A request to Congress to introduce laws banning encryption will face stiff opposition from tech companies and their customers, as it would effectively force Apple, Google, Facebook, and other service providers relying on end-to-end encryption to use weaker security. For consumers, this could make the services less trustworthy.

For lawmakers, banning end-to-end encryption would simplify the process of acquiring data from within encrypted communications, but critics maintain this has a cost. The same backdoors and weakpoints could be exploited by hackers and agencies from foreign governments, enabling the ability to spy on US citizens, while at the same time criminals and terrorists may simply ignore the law and use their own protected systems.

Of the agencies, it is believed the FBI and the Department of Justice are in favor of weaker security, for the catching of criminals and terrorists, even if this introduces risks. The Commerce and State Departments are against weakening, due to the economic and diplomatic consequences of introducing backdoors.

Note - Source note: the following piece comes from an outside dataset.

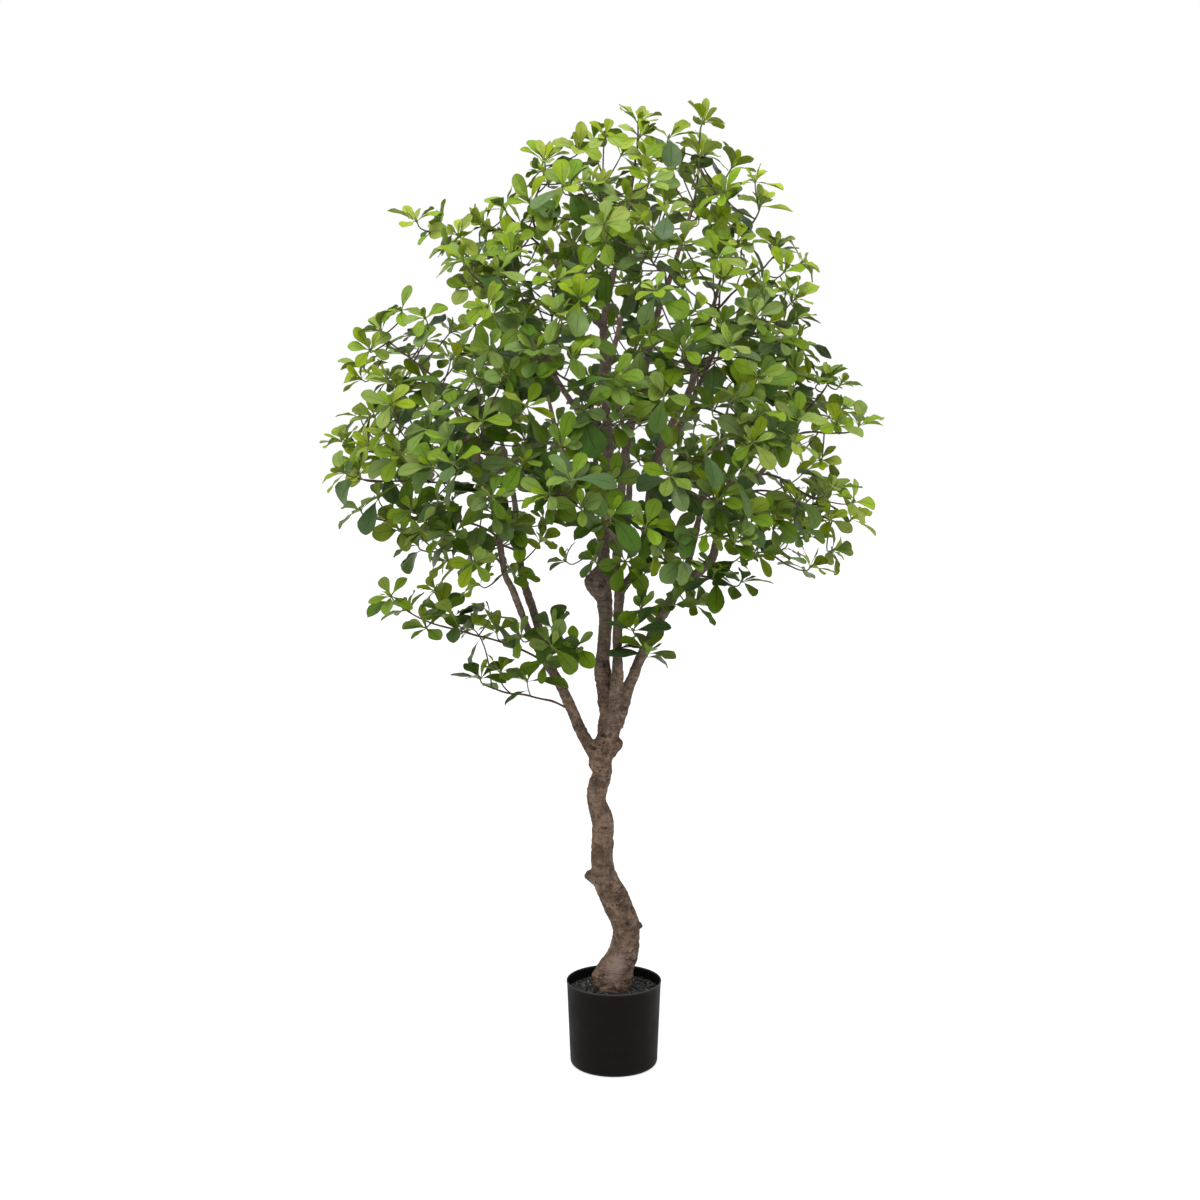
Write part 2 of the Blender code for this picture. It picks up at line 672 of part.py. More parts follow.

The Department of Homeland Security is split in its loyalties, with ICE and the Secret Service stumbling into problems with encrypted communications, while the Cybersecurity and Infrastructure Security Agency is keenly aware of how important encryption of sensitive data can be.

Law enforcement officials have repeatedly suggested there are ways to allow law enforcement to gain access to data backdoors without exposing customer data to risk, in an effort to fix the so-called "going dark" problem. There has even been the suggestion from the UK's GCHQ to create backdoors similar to the Group FaceTime bug from earlier in 2019, that could allow agencies to become a silent extra participant in a call, allowing it to be encrypted between all parties, but still enabling the ability to listen in or surveil the communications.

Tech companies continue to fight governments by urging to maintain strong encryption and to avoid going down the route of weakening security.

One submission from Apple to an Australian parliamentary joint committee in 2018 warned the company supported strong encryption due to the threats prying for personal data "only grow more serious and sophisticated over time."